▸ **RAW DATA**:
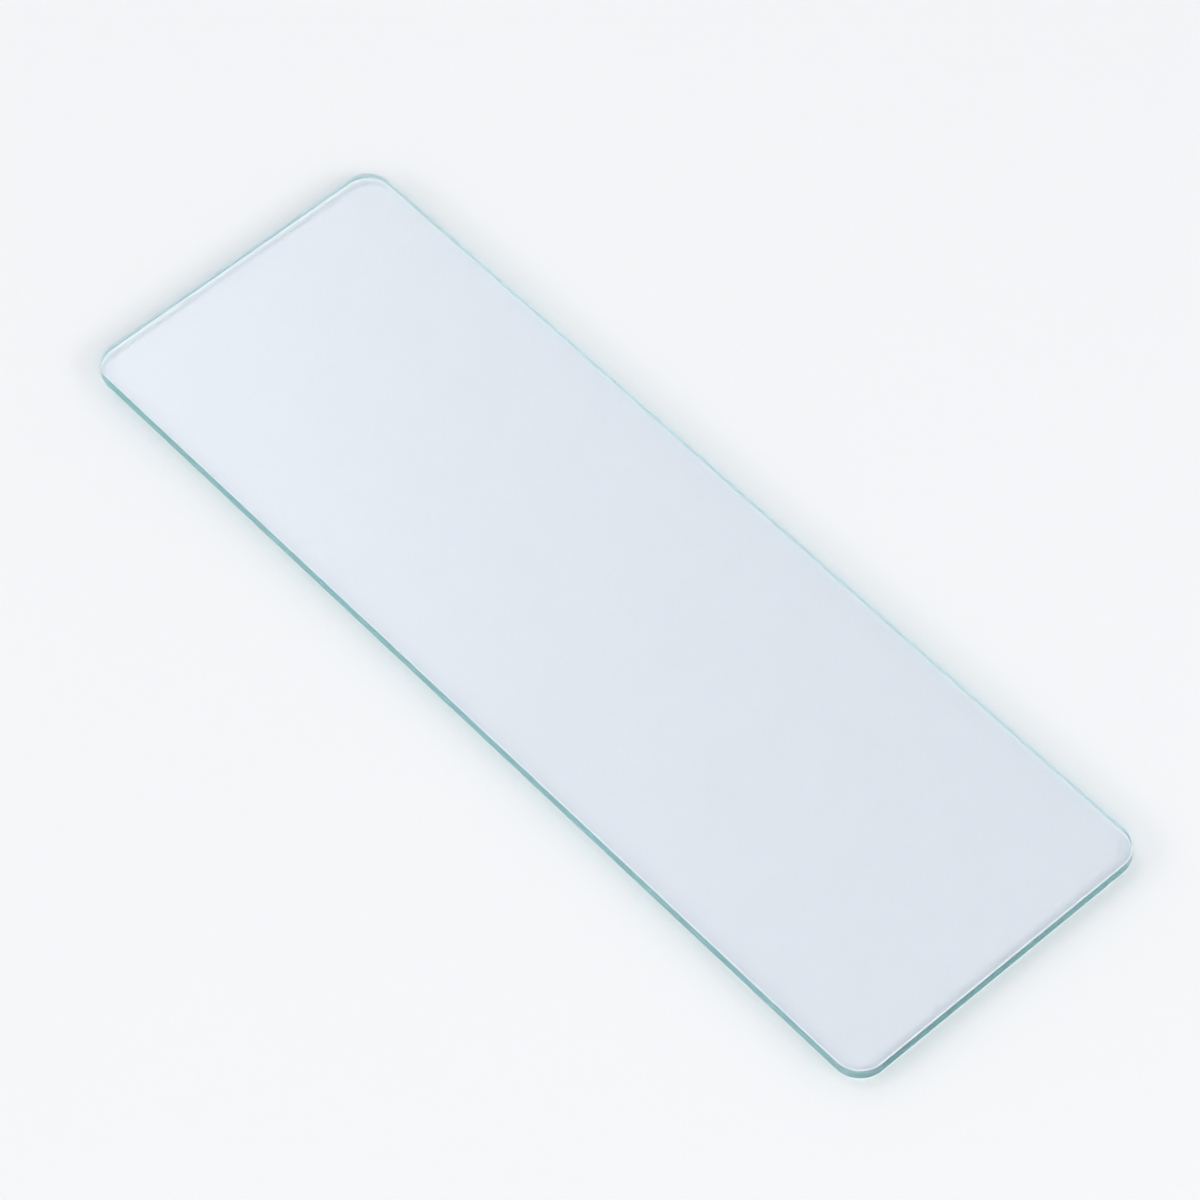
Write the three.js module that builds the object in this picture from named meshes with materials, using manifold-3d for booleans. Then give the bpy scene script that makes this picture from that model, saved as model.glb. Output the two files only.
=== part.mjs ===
// Microscope slide: one plate of clear glass, three inches by one, with ground edges,
// rounded corners and a narrow 45 degree arris round the rim of both faces.
//
// Millimetres, +Z up. The plate lies on one face. The origin is the centre of that face,
// +X runs along the length, +Y across the width and +Z through the thickness.

import * as THREE from 'three';
import { mergeVertices } from 'three/addons/utils/BufferGeometryUtils.js';
import Module from 'manifold-3d';

// Driving dimensions, in millimetres.
const SLIDE_LENGTH = 76.2;
const SLIDE_WIDTH = 25.4;
const SLIDE_THICKNESS = 1.1;
const CORNER_RADIUS = 2.0;
const ARRIS_LEG = 0.1; // how far each arris takes back the face, and the ground edge

// Flakes broken out of the rim. Each is a shallow shell-shaped scoop: its length runs along
// the edge and its depth square to the arris.
const END_FLAKE = { length: 0.7, depth: 0.09, fromCornerArc: 1.2 };
const CORNER_FLAKES = [
  { length: 0.26, depth: 0.045, turn: THREE.MathUtils.degToRad(116) },
  { length: 0.2, depth: 0.035, turn: THREE.MathUtils.degToRad(139) },
];

// Facets in a quarter turn of a corner, and round a flake's scoop.
const CORNER_SEGMENTS = 16;
const SCOOP_SEGMENTS = 20;

const HALF_LENGTH = SLIDE_LENGTH / 2;
const HALF_WIDTH = SLIDE_WIDTH / 2;

const wasm = await Module();
wasm.setup();

/** The slide's outline as seen from above: a rectangle whose corners are tangent arcs. */
function roundedOutline() {
  const arcX = HALF_LENGTH - CORNER_RADIUS;
  const arcY = HALF_WIDTH - CORNER_RADIUS;
  const quarter = Math.PI / 2;
  const outline = new THREE.Shape();
  outline.absarc(arcX, arcY, CORNER_RADIUS, 0, quarter);
  outline.absarc(-arcX, arcY, CORNER_RADIUS, quarter, 2 * quarter);
  outline.absarc(-arcX, -arcY, CORNER_RADIUS, 2 * quarter, 3 * quarter);
  outline.absarc(arcX, -arcY, CORNER_RADIUS, 3 * quarter, 4 * quarter);
  outline.closePath();
  return outline;
}

/** The whole plate: a ground band at full size, drawn in by the arris at each face. */
function plateGeometry() {
  const plate = new THREE.ExtrudeGeometry(roundedOutline(), {
    depth: SLIDE_THICKNESS - 2 * ARRIS_LEG,
    curveSegments: CORNER_SEGMENTS,
    steps: 1,
    bevelEnabled: true,
    bevelThickness: ARRIS_LEG,
    bevelSize: ARRIS_LEG,
    bevelOffset: -ARRIS_LEG,
    bevelSegments: 1,
  });
  plate.translate(0, 0, ARRIS_LEG);
  return plate;
}

/** The middle of the lower arris on the +X end, a set distance along from the +Y corner's arc. */
function pointOnEnd(fromCornerArc) {
  return {
    position: new THREE.Vector3(
      HALF_LENGTH - ARRIS_LEG / 2,
      HALF_WIDTH - CORNER_RADIUS - fromCornerArc,
      ARRIS_LEG / 2,
    ),
    outward: new THREE.Vector3(1, 0, -1).normalize(),
  };
}

/** The middle of the upper arris on the (-X, +Y) corner's arc, at a turn about its centre. */
function pointOnCorner(turn) {
  const radial = new THREE.Vector3(Math.cos(turn), Math.sin(turn), 0);
  const arcCentre = new THREE.Vector3(CORNER_RADIUS - HALF_LENGTH, HALF_WIDTH - CORNER_RADIUS, 0);
  const position = arcCentre.addScaledVector(radial, CORNER_RADIUS - ARRIS_LEG / 2);
  position.z = SLIDE_THICKNESS - ARRIS_LEG / 2;
  return { position, outward: radial.clone().setZ(1).normalize() };
}

/** The ball whose cap, pressed into an arris, leaves a scoop of the flake's length and depth. */
function scoopGeometry(flake, { position, outward }) {
  const halfLength = flake.length / 2;
  const radius = (halfLength ** 2 + flake.depth ** 2) / (2 * flake.depth);
  const centre = position.clone().addScaledVector(outward, radius - flake.depth);
  const ball = new THREE.SphereGeometry(radius, SCOOP_SEGMENTS, SCOOP_SEGMENTS / 2);
  ball.translate(centre.x, centre.y, centre.z);
  return ball;
}

/** A closed three.js geometry as a solid that can be cut. */
function toSolid(geometry) {
  const shell = geometry.clone();
  shell.deleteAttribute('normal');
  shell.deleteAttribute('uv');
  const merged = mergeVertices(shell);
  return new wasm.Manifold(new wasm.Mesh({
    numProp: 3,
    vertProperties: merged.attributes.position.array,
    triVerts: new Uint32Array(merged.index.array),
  }));
}

/** A solid as a flat-shaded three.js geometry. */
function toGeometry(solid) {
  const mesh = solid.getMesh();
  const shell = new THREE.BufferGeometry();
  shell.setAttribute('position', new THREE.BufferAttribute(mesh.vertProperties, 3));
  shell.setIndex(new THREE.BufferAttribute(mesh.triVerts, 1));
  const flat = shell.toNonIndexed();
  flat.computeVertexNormals();
  return flat;
}

/** The plate with its flakes broken out. */
function slideGeometry() {
  const scoops = [scoopGeometry(END_FLAKE, pointOnEnd(END_FLAKE.fromCornerArc))];
  for (const flake of CORNER_FLAKES) {
    scoops.push(scoopGeometry(flake, pointOnCorner(flake.turn)));
  }
  let solid = toSolid(plateGeometry());
  for (const scoop of scoops) {
    solid = solid.subtract(toSolid(scoop));
  }
  return toGeometry(solid);
}

// Clear soda-lime glass. Its own green-blue cast shows in the long way through to an edge.
const clearGlass = new THREE.MeshStandardMaterial({
  name: 'clear_glass',
  color: 0xd6e8e8,
  roughness: 0.05,
  metalness: 0,
  transparent: true,
  opacity: 0.35,
});

const slide = new THREE.Mesh(slideGeometry(), clearGlass);
slide.name = 'glass_slide';

const microscopeSlide = new THREE.Group();
microscopeSlide.add(slide);

export default microscopeSlide;
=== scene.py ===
"""Looks of a microscope slide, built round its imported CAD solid.

The slide is one plate of clear glass lying on a pale bench. Its rim is swept from a short edge
section, its faces close the sweep, and three small flakes are broken out of the arrises. One glass
material dresses the whole plate, because light crosses it from face to edge: masks carried by the
mesh say where it is polished, ground, rounded off or broken.

Metres, +Z up, in the same frame as the CAD solid: +X along the length and +Y across the width.
"""

import logging
import math
from dataclasses import dataclass, field
from enum import Enum
from typing import NamedTuple

import bpy
from mathutils import Matrix, Vector


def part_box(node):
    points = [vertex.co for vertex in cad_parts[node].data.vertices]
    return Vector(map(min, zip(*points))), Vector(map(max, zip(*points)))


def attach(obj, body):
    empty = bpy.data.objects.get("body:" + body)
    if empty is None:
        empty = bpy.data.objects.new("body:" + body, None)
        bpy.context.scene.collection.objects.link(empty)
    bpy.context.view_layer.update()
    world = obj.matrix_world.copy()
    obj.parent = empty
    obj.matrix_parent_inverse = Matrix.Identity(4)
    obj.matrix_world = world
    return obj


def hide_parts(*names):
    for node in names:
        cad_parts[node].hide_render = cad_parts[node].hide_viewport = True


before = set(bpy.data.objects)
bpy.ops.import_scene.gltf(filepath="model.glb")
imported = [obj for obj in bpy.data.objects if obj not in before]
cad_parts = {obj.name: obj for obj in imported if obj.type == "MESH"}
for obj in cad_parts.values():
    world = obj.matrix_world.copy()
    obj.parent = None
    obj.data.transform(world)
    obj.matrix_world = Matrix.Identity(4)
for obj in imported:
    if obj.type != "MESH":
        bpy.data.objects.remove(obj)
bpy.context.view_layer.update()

Socket = bpy.types.NodeSocket
Sockets = dict[str, Socket]
# What an input takes: a number, a vector, a colour, a name or another node's output.
Value = object
Inputs = dict[str | int, Value]
Colour = tuple[float, float, float]

SLIDE_NODE = "glass_slide"
BODY = "root"
MM = 0.001
BOX_CLEARANCE = 0.00002 * MM
GLASS_BOUNCES = 64
ROOM_BOUNCES = 6

log = logging.getLogger("microscope_slide")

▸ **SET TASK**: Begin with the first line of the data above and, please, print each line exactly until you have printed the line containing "const ARRIS_LEG = 0.1;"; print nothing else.

▸ **REPLY TO THE TASK**:
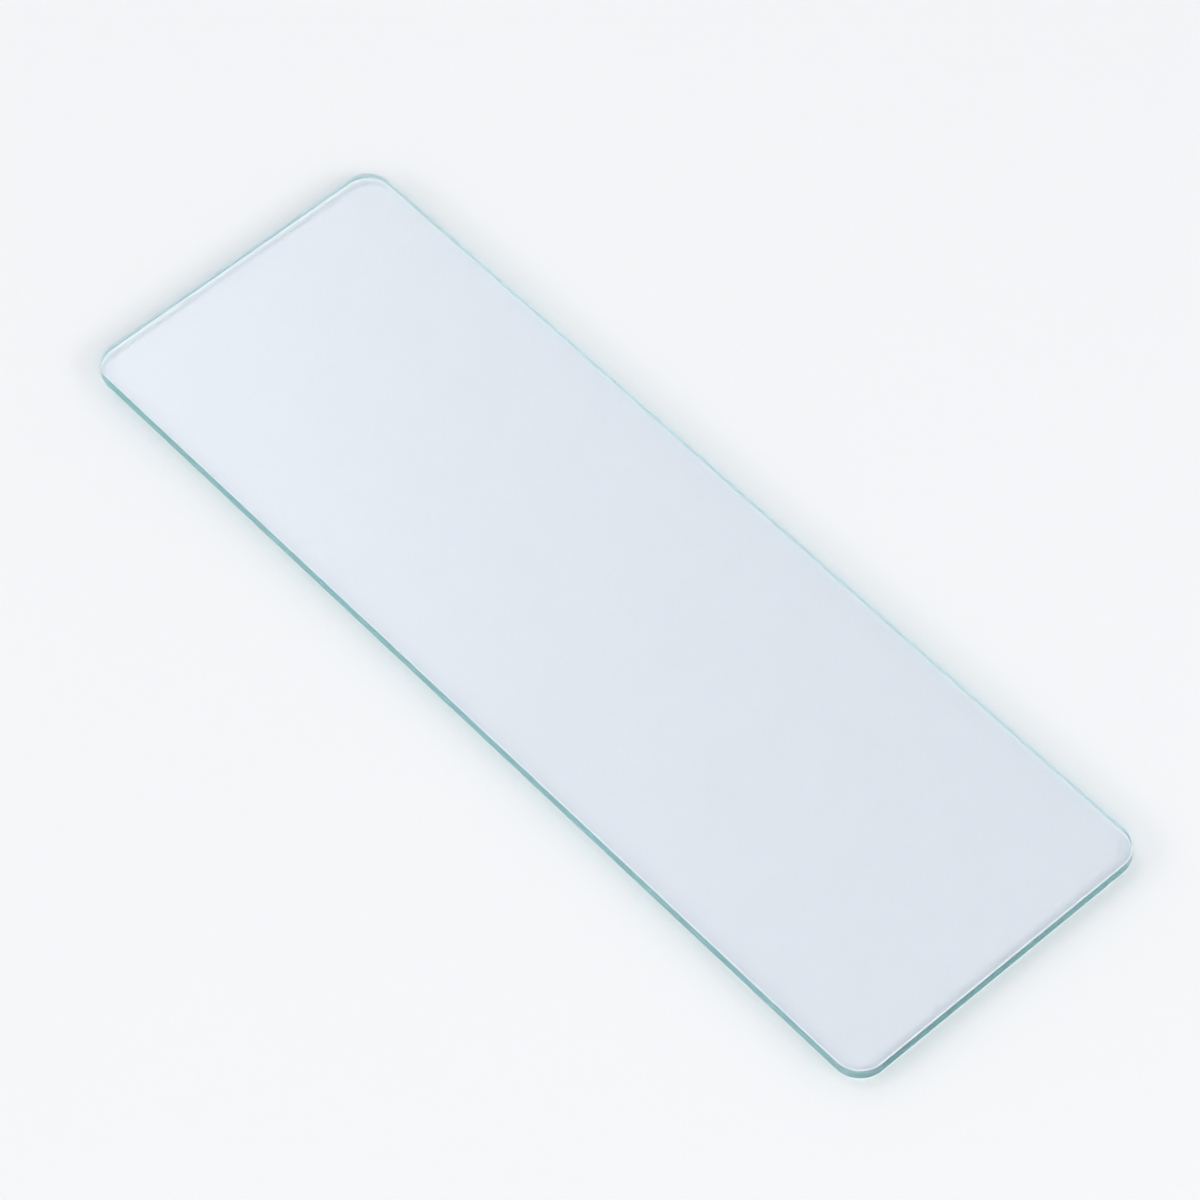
Write the three.js module that builds the object in this picture from named meshes with materials, using manifold-3d for booleans. Then give the bpy scene script that makes this picture from that model, saved as model.glb. Output the two files only.
=== part.mjs ===
// Microscope slide: one plate of clear glass, three inches by one, with ground edges,
// rounded corners and a narrow 45 degree arris round the rim of both faces.
//
// Millimetres, +Z up. The plate lies on one face. The origin is the centre of that face,
// +X runs along the length, +Y across the width and +Z through the thickness.

import * as THREE from 'three';
import { mergeVertices } from 'three/addons/utils/BufferGeometryUtils.js';
import Module from 'manifold-3d';

// Driving dimensions, in millimetres.
const SLIDE_LENGTH = 76.2;
const SLIDE_WIDTH = 25.4;
const SLIDE_THICKNESS = 1.1;
const CORNER_RADIUS = 2.0;
const ARRIS_LEG = 0.1; // how far each arris takes back the face, and the ground edge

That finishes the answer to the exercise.